Swedish director Daniel Espinosa favors jittery handheld camerawork and frenetic action for his Bourne-ish thriller.  But he overdoes just about everything -- the crowd scenes, the fistfights, the knife fights, the gun fights, the car chases, and the foot races.

The overly busy but underdeveloped screenplay by David Guggenheim, bereft of complexity, concerns itself only with connecting the action dots.  When arbitrary incidents that serve the advancing story call for behavior by already-established characters that contradicts what has gone before, he doesn't worry about it.  Quality control be damned.

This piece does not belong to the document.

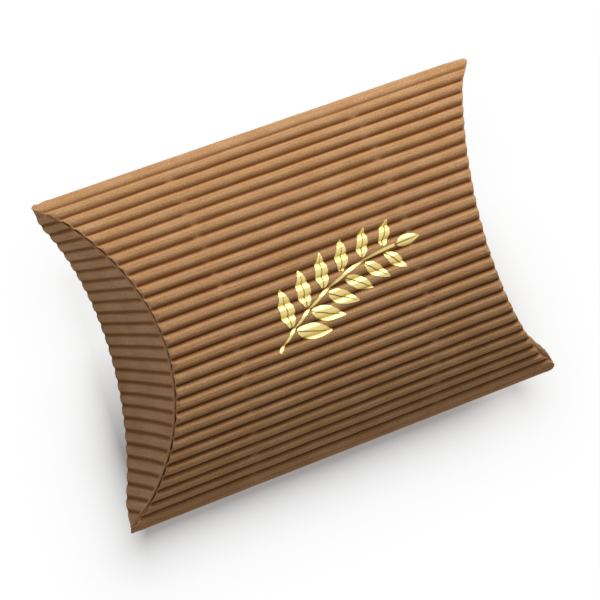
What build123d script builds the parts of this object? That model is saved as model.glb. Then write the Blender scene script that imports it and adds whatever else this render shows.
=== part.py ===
from build123d import *
from math import asin, cos, degrees, pi, sin, sqrt
import os

os.makedirs("parts", exist_ok=True)

# The folded box, in millimetres: X along the flutes, Y across, Z up
box_length = 125.0
box_width = 86.0
box_height = 37.0

# The single-face board: a flat liner inside, a fluted medium outside
liner_thickness = 0.25
medium_thickness = 0.2
flute_height = 1.3
flute_count = 28
visible_facets = 8
hidden_facets = 6
glue_line = 0.02
crushed_height = 0.45

# The two long folds, where the flutes are pressed flat
fold_radius = 0.8

# The curved creases between the panels and the end flaps
crease_width = 1.1
crease_gap = 0.3

# The end flaps: the front panel's lie outside, the back panel's lie inside
flap_spacing = 2.6
flap_side_gap = 1.4
flap_edge_gap = 0.5
flap_flute_height = 0.9
inner_flap_share = 0.667
edge_steps = 10

# The glue tab behind the back panel, its flutes pressed into the glue
tab_width = 14.0
tab_flute_height = 0.7
tab_flute_count = 4
glue_thickness = 0.1
tab_end_gap = 2.0

# How far the lowest crests, which carry the box, are pressed flat
rest_flat = 0.27

# Sizes of the curved section that follow from the ones above
half_length = box_length / 2
rise = box_height / 2 - flute_height
near_reach = box_width / 2
near_fold_y = near_reach - crushed_height - fold_radius
panel_radius = (near_fold_y**2 + rise**2 - fold_radius**2) / (2 * (rise - fold_radius))
centre_drop = panel_radius - rise
near_angle = asin(near_fold_y / (panel_radius - fold_radius))

# The tab's liner lies inside the back panel, so the far fold is a little higher
tab_depth = liner_thickness + glue_thickness + tab_flute_height
tab_radius = panel_radius - tab_depth
upper_reach = panel_radius - fold_radius
lower_reach = tab_radius - fold_radius
far_fold_z = (upper_reach**2 - lower_reach**2) / (4 * centre_drop)
far_fold_y = sqrt(upper_reach**2 - (far_fold_z + centre_drop) ** 2)
far_angle = asin(far_fold_y / upper_reach)
far_reach = far_fold_y + fold_radius + crushed_height
tab_angle = asin(far_fold_y / lower_reach)

flute_pitch = panel_radius * (near_angle + far_angle) / flute_count
flap_half_width = far_fold_y - flap_side_gap

# A panel ends behind the liner of the flap that stands on its crease
panel_trim = 2 * liner_thickness + crease_gap

# The model is made about the middle of the section, then set on the ground
seat = Pos(0, (near_reach - far_reach) / 2, box_height / 2 - rest_flat)


def section_height(across):
    """Height of the liner's outer face above the middle of the box."""
    return sqrt(panel_radius**2 - across**2) - centre_drop


def board_point(angle, height):
    """A point over the panel arc: angle from the top, height above the liner."""
    radius = panel_radius + height
    return (radius * sin(angle), radius * cos(angle) - centre_drop)


def board_band(inner, outer, start, stop):
    """Flat layer of the curved section between two heights and two angles."""
    middle = (start + stop) / 2
    lower = ThreePointArc(*[board_point(angle, inner) for angle in (start, middle, stop)])
    upper = ThreePointArc(*[board_point(angle, outer) for angle in (stop, middle, start)])
    sides = Line(lower @ 1, upper @ 0) + Line(upper @ 1, lower @ 0)
    return make_face(lower + upper + sides)


def fold_band(centre, inner, outer, start, stop):
    """Layer of a long fold, from angle start to stop about the fold's centre."""
    sweep = degrees(stop - start)
    lower = CenterArc(centre, inner, degrees(start), sweep)
    upper = CenterArc(centre, outer, degrees(start), sweep)
    sides = Line(lower @ 0, upper @ 0) + Line(lower @ 1, upper @ 1)
    return make_face(lower + upper + sides)


def fluted_face(facets, height, count, start, base=0.0, side=1, ceiling=box_height):
    """Section of the fluted medium: a wave of straight facets, pressed flat at a ceiling."""
    crest_line = height - medium_thickness / 2
    valley_line = glue_line + medium_thickness / 2
    middle = (crest_line + valley_line) / 2
    swing = (crest_line - valley_line) / (2 * cos(pi / facets))
    turns = [(index + 0.5) / facets for index in range(count * facets)]

    def ply_edge(shift):
        limit = ceiling + shift - medium_thickness / 2
        points = []
        for turn in turns:
            phase = 2 * pi * turn
            slope = 2 * pi * swing * sin(phase) / flute_pitch
            lean = shift / sqrt(1 + slope**2)
            along = turn * flute_pitch - slope * lean
            level = middle - swing * cos(phase) + lean
            across, up = board_point(start + along / panel_radius, base + side * level)
            points.append((across, min(up, limit)))
        return points

    top = ply_edge(medium_thickness / 2)
    bottom = ply_edge(-medium_thickness / 2)
    return make_face(Polyline(*top, *reversed(bottom), close=True))


def along_box(face, reach):
    """Section drawn in the YZ plane, run both ways along the box."""
    return extrude(Plane.YZ * face, amount=reach, both=True)


def crease_plane(trim, end=1):
    """The sloping plane that a curved crease lies in, moved in from it by a trim."""
    return Plane(origin=(end * (half_length - trim), 0, 0), z_dir=(end, 0, 1))


def within(solid, plane):
    """The part of a solid on the box's side of a plane."""
    return split(solid, bisect_by=plane, keep=Keep.BOTTOM)


def beyond(solid, plane):
    """The part of a solid on the far side of a plane."""
    return split(solid, bisect_by=plane, keep=Keep.TOP)


def both_ends(solid):
    """The same shape at the right and the left end."""
    return [solid, mirror(solid, Plane.YZ)]


def cut_panel_ends(solid, trim):
    """End a ply in the sloping planes of the right and the left crease."""
    for end in (1, -1):
        solid = within(solid, crease_plane(trim, end))
    return solid


def panel_liner(setback):
    """Flat inner ply of a panel, from fold to fold and crease to crease."""
    face = board_band(-liner_thickness, 0, -near_angle, far_angle)
    return cut_panel_ends(along_box(face, half_length), setback + panel_trim)


def panel_flutes(setback, facets, ceiling=box_height):
    """Fluted outer ply: its flutes slope down to the pressed strips at both ends."""
    face = fluted_face(facets, flute_height, flute_count, -near_angle, ceiling=ceiling)
    return cut_panel_ends(along_box(face, half_length), setback + panel_trim + crease_width)


def panel_crease(setback):
    """Pressed strip of medium on the panel beside the right-hand crease."""
    face = board_band(0, crushed_height, -near_angle, far_angle)
    strip = within(along_box(face, half_length), crease_plane(setback + panel_trim))
    return beyond(strip, crease_plane(setback + panel_trim + crease_width))


def fold_plies(centre, stop_angle, tangent_angle):
    """Liner and pressed medium round a long fold at the far side."""
    start = tangent_angle - pi / 2
    stop = pi / 2 - stop_angle
    liner = fold_band(centre, fold_radius - liner_thickness, fold_radius, start, stop)
    medium = fold_band(centre, fold_radius, fold_radius + crushed_height, start, stop)
    return along_box(liner, half_length), along_box(medium, half_length)


def under_back(solid):
    """Turn a piece made over the front panel into one under the back panel."""
    return mirror(solid, Plane.XY)


def tab_plies():
    """Glue tab: liner, pressed flutes and the film of glue behind the back panel."""
    stop = tab_angle
    start = stop - tab_width / panel_radius
    flute_start = stop - tab_flute_count * flute_pitch / panel_radius
    flute_base = -liner_thickness - glue_thickness
    inner_y = (panel_radius - tab_depth) * sin(start)
    reach = half_length - flap_spacing - section_height(inner_y) - tab_end_gap
    liner = board_band(-tab_depth - liner_thickness, -tab_depth, start, stop)
    flutes = fluted_face(hidden_facets, tab_flute_height, tab_flute_count, flute_start, -tab_depth)
    glue = board_band(flute_base, -liner_thickness, flute_start, far_angle)
    return [under_back(along_box(face, reach)) for face in (liner, flutes, glue)]


def flap_outline(share):
    """Limit of a flap's free edge, as the flap lies before it is folded down."""
    start = half_length - flap_edge_gap
    edge = []
    for step in range(edge_steps + 1):
        across = flap_half_width * (2 * step / edge_steps - 1)
        edge.append((start + section_height(across) * (2 * share - 1), across))
    far_corner = (start, near_reach)
    near_corner = (start, -near_reach)
    outline = Polyline(near_corner, *edge, far_corner, (0, near_reach), (0, -near_reach), close=True)
    return extrude(make_face(outline), amount=box_height, both=True)


def folded(solid):
    """Fold a flap down over the end: its outer face then points out of the box."""
    return mirror(solid, crease_plane(0))


def flap_plies(share, facets):
    """Liner, fluted medium and pressed crease strip of one right-hand flap."""
    angle = asin(flap_half_width / panel_radius)
    reach = half_length + rise
    outline = flap_outline(share)
    count = int(2 * panel_radius * angle / flute_pitch)
    start = -count * flute_pitch / panel_radius / 2
    liner_face = board_band(0, liner_thickness, -angle, angle)
    strip_face = board_band(-crushed_height, 0, -angle, angle)
    flutes_face = fluted_face(facets, flap_flute_height, count, start, side=-1)
    strip = beyond(along_box(strip_face, reach) & outline, crease_plane(0))
    plies = {
        "liner": beyond(along_box(liner_face, reach) & outline, crease_plane(0)),
        "crease": within(strip, crease_plane(-crease_width)),
        "flutes": beyond(along_box(flutes_face, reach) & outline, crease_plane(-crease_width)),
    }
    return {part: folded(solid) for part, solid in plies.items()}


def write(name, solid):
    """Set a piece on the ground and write it under its own name."""
    placed = seat * solid
    solids = placed.solids()
    placed = solids[0] if len(solids) == 1 else Compound(children=solids)
    placed.label = name
    export_step(placed, f"parts/{name}.step")


def main():
    write("front_panel_liner", panel_liner(0))
    write("front_panel_flutes", panel_flutes(0, visible_facets))
    write("back_panel_liner", under_back(panel_liner(flap_spacing)))

    resting_height = box_height / 2 - rest_flat
    write("back_panel_flutes", under_back(panel_flutes(flap_spacing, hidden_facets, resting_height)))

    near = fold_plies((near_fold_y, 0), near_angle, near_angle)
    far = fold_plies((far_fold_y, far_fold_z), far_angle, tab_angle)
    for part, solid in zip(("liner", "flutes"), near):
        write(f"near_fold_{part}", mirror(solid, Plane.XZ))
    for part, solid in zip(("liner", "flutes"), far):
        write(f"far_fold_{part}", solid)

    for part, solid in zip(("glue_tab_liner", "glue_tab_flutes", "tab_glue"), tab_plies()):
        write(part, solid)

    front_creases = both_ends(panel_crease(0))
    back_creases = both_ends(under_back(panel_crease(flap_spacing)))
    for end, front, back in zip(("right", "left"), front_creases, back_creases):
        write(f"{end}_front_crease", front)
        write(f"{end}_back_crease", back)

    for part, solid in flap_plies(1, visible_facets).items():
        for end, piece in zip(("right", "left"), both_ends(solid)):
            write(f"{end}_outer_flap_{part}", piece)
    for part, solid in flap_plies(inner_flap_share, hidden_facets).items():
        inner = Pos(-flap_spacing, 0, 0) * under_back(solid)
        for end, piece in zip(("right", "left"), both_ends(inner)):
            write(f"{end}_inner_flap_{part}", piece)


main()
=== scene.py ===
# Pillow box of single-face kraft board, closed, lying on its back panel
import math
import bpy
from mathutils import Matrix, Vector
from mathutils.bvhtree import BVHTree


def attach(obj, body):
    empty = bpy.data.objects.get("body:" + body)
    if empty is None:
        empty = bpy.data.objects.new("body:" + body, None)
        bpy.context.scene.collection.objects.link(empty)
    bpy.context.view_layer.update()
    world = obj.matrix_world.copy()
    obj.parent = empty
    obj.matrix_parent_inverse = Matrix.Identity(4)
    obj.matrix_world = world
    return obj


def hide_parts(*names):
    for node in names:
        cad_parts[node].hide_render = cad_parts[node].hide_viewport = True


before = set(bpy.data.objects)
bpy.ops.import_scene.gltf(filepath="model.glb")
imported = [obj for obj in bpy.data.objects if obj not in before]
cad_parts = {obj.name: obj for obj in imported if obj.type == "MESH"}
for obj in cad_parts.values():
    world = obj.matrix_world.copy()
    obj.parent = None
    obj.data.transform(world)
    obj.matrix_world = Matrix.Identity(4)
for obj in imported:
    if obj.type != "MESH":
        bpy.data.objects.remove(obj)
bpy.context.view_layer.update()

scene = bpy.context.scene
scene.view_settings.view_transform = "Standard"
mm = 0.001

# The folded box, the same sizes as in the frame, in mm
box = {
    "length": 125.0,
    "width": 86.0,
    "height": 37.0,
    "fluteHeight": 1.3,
    "pressedHeight": 0.45,
    "foldRadius": 0.8,
    "fluteCount": 28,
    "flapSpacing": 2.6,
    "restFlat": 0.27,
    "tabDepth": 1.05,
    "linerThickness": 0.25,
    "mediumThickness": 0.2,
}
rise = box["height"] / 2 - box["fluteHeight"]
nearFoldY = box["width"] / 2 - box["pressedHeight"] - box["foldRadius"]
arcRadius = (nearFoldY**2 + rise**2 - box["foldRadius"] ** 2) / (2 * (rise - box["foldRadius"]))
arcDrop = arcRadius - rise
upReach = arcRadius - box["foldRadius"]
downReach = arcRadius - box["tabDepth"] - box["foldRadius"]
farFoldZ = (upReach**2 - downReach**2) / (4 * arcDrop)
farFoldY = math.sqrt(upReach**2 - (farFoldZ + arcDrop) ** 2)
nearAngle = math.asin(nearFoldY / upReach)
farAngle = math.asin(farFoldY / upReach)
flutePitch = arcRadius * (nearAngle + farAngle) / box["fluteCount"]
seat = Vector((0, (nearFoldY - farFoldY) / 2, box["height"] / 2 - box["restFlat"]))


def hexColor(code):  # sRGB hex to the linear values that a colour socket takes
    values = [int(code[i:i + 2], 16) / 255 for i in (1, 3, 5)]
    return [v / 12.92 if v <= 0.04045 else ((v + 0.055) / 1.055) ** 2.4 for v in values] + [1.0]


def addNode(tree, kind, links=(), **settings):  # a node with its settings, values and links
    node = tree.nodes.new(kind)
    for key, value in settings.items():
        setattr(node, key, value)
    pairs = links.items() if isinstance(links, dict) else enumerate(links)
    for key, value in pairs:
        if isinstance(value, bpy.types.Node):
            value = value.outputs[0]
        if isinstance(value, bpy.types.NodeSocket):
            tree.links.new(value, node.inputs[key])
        elif value is not None:
            node.inputs[key].default_value = value
    return node


calc, vec = "ShaderNodeMath", "ShaderNodeVectorMath"
noise, mapTo = "ShaderNodeTexNoise", "ShaderNodeMapRange"
smooth = {"interpolation_type": "SMOOTHSTEP"}
mixed = {"data_type": "RGBA"}


cameraPlace = {
    "location": (-328.482, 126.044, 774.965),  # mm from the middle of the box
    "right": (0.8659, -0.2824, 0.413),
    "up": (0.3195, 0.9473, -0.0221),
    "focalPixels": 3354.0,
    "imagePixels": 600,
    "sensorMm": 36.0,
    "farthest": 20.0,
}
right = Vector(cameraPlace["right"]).normalized()
up = Vector(cameraPlace["up"])
back = right.cross(up).normalized()
up = back.cross(right)
cameraData = bpy.data.cameras.new("camera")
cameraData.sensor_width = cameraPlace["sensorMm"]
cameraData.lens = cameraPlace["focalPixels"] / cameraPlace["imagePixels"] * cameraPlace["sensorMm"]
cameraData.clip_end = cameraPlace["farthest"]
camera = bpy.data.objects.new("camera", cameraData)
spot = (Vector(cameraPlace["location"]) + seat) * mm
camera.matrix_world = Matrix.Translation(spot) @ Matrix((right, up, back)).transposed().to_4x4()
scene.collection.objects.link(camera)
scene.camera = camera
print("camera placed")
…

In the same way that Training Day exploited Washington's persona, reputation, and previous roles to keep us guessing as to his intentions, so does Safe House.  But after all the teasing, it never really pays us off. We keep waiting for Washington to bust loose and give us something dramatic or revealing to chew on, but the film never allows him to.

Despite the protestations of his reluctant and temporary partner and his best efforts to prevent it, Washington's Frost, ever the master of the mind game, gets in the head of Reynolds' Weston.  If only the film got in ours.

So, with Washington delivering on charisma alone because that's all the anorexic script allows, we simply watch the plot play itself out, with little narrative momentum down the stretch.  In a blinders-wearing actioner like this one, actors of the caliber of Washington and Reynolds are severely, disappointingly underemployed.

Yet we can't blame actors for phoning it in if the movie itself won't have it any other way.

In the final analysis, this nonstop action flick, relentless in its pursuit of hand-to-hand combat but lacking dramatic tension to an astonishing degree, is a tiresome shoot-em-up that specializes in brutal fisticuffs to the exclusion of just about everything else.

So we'll spy on 2 stars out of 4 for the excessive and hyperactive Safe House.  In this particular shaky-cam fistfight, style downs substance with one punch.